→ Exercise objective:
Extract all lines in the data that contain the word "with".

→ Data records:
***

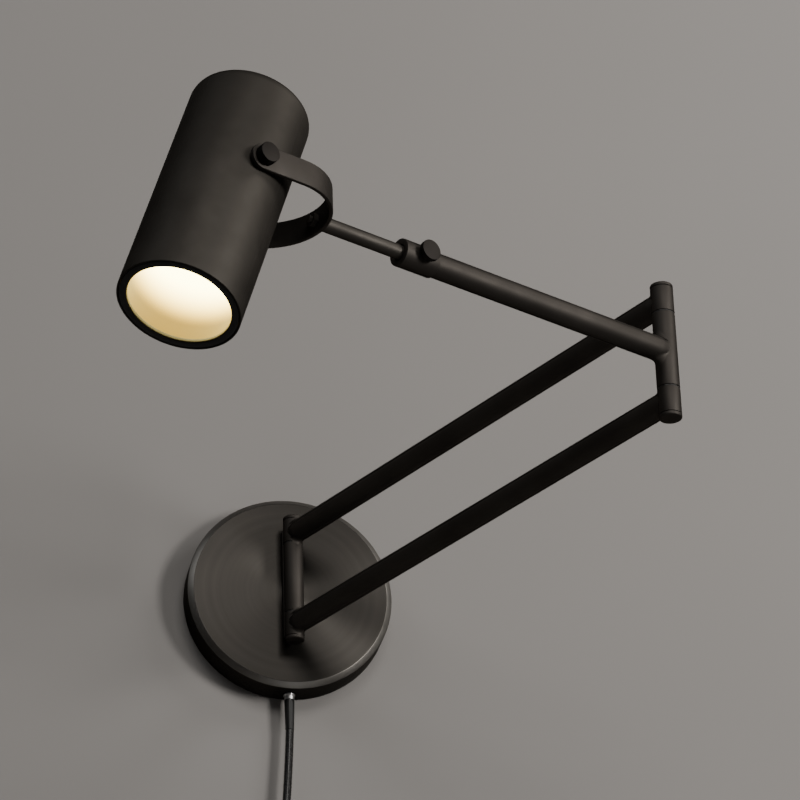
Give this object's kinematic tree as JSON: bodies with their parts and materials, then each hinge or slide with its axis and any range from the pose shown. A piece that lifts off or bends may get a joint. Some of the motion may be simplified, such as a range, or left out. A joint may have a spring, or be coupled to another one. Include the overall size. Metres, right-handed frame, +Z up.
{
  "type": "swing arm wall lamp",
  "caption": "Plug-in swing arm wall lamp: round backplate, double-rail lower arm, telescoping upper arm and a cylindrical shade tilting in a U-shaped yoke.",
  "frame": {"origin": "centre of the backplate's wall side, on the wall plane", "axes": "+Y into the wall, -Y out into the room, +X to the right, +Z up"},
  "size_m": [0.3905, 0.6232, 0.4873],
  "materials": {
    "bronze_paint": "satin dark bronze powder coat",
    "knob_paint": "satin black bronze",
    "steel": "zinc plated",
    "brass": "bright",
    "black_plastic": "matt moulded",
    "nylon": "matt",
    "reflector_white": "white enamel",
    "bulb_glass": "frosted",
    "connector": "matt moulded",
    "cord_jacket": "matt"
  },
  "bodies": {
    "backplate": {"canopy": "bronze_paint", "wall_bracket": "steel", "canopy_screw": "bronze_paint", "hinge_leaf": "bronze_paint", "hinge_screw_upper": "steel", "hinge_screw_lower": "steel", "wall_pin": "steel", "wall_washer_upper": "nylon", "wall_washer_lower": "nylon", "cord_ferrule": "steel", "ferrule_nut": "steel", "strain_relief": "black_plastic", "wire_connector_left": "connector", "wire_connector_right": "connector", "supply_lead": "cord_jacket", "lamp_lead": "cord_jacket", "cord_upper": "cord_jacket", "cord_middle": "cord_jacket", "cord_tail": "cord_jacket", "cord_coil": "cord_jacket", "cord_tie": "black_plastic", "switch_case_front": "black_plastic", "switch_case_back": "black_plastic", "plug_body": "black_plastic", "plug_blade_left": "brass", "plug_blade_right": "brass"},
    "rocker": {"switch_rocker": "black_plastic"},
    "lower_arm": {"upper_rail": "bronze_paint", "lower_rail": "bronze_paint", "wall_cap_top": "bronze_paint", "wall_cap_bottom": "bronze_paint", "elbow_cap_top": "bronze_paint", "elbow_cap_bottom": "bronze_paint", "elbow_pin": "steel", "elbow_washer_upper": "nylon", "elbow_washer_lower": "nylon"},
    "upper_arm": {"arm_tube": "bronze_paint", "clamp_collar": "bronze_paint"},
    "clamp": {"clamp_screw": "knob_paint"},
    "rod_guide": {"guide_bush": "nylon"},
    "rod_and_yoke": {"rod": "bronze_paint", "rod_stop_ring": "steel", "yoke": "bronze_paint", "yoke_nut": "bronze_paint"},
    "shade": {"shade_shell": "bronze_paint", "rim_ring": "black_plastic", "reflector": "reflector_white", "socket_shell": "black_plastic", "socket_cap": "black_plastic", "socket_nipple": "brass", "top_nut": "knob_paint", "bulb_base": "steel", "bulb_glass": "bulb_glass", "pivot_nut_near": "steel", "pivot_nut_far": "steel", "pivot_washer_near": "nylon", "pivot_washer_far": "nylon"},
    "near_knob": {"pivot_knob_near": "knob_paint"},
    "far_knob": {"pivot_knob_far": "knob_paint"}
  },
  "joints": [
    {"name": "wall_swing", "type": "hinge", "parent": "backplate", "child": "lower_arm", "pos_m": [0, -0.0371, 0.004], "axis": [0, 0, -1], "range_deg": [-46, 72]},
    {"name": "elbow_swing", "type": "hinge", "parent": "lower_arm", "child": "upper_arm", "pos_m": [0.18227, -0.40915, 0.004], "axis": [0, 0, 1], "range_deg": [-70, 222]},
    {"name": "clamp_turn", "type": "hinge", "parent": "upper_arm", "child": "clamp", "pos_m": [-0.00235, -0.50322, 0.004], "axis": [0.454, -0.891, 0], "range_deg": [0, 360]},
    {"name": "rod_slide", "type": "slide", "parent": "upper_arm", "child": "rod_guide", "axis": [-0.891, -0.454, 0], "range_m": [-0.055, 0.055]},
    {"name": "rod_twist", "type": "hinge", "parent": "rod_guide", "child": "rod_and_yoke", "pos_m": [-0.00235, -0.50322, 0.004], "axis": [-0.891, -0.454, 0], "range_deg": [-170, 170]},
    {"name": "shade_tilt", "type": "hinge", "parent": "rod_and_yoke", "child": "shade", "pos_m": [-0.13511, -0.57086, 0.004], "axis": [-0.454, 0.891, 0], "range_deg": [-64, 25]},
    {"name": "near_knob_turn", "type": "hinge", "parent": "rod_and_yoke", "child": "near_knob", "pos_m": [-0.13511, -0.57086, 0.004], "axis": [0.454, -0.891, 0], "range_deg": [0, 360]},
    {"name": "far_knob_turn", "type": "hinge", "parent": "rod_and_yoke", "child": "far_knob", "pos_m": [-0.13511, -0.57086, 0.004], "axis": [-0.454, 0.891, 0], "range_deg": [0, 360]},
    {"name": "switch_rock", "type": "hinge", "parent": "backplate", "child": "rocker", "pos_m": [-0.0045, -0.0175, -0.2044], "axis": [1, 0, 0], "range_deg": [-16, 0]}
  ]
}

***

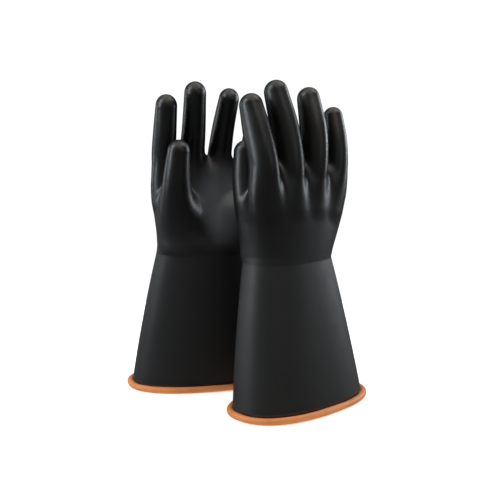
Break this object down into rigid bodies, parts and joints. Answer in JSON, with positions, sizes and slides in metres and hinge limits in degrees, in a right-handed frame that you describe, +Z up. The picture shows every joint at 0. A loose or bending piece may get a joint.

***

→ Output of the task:
Give this object's kinematic tree as JSON: bodies with their parts and materials, then each hinge or slide with its axis and any range from the pose shown. A piece that lifts off or bends may get a joint. Some of the motion may be simplified, such as a range, or left out. A joint may have a spring, or be coupled to another one. Include the overall size. Metres, right-handed frame, +Z up.
Break this object down into rigid bodies, parts and joints. Answer in JSON, with positions, sizes and slides in metres and hinge limits in degrees, in a right-handed frame that you describe, +Z up. The picture shows every joint at 0. A loose or bending piece may get a joint.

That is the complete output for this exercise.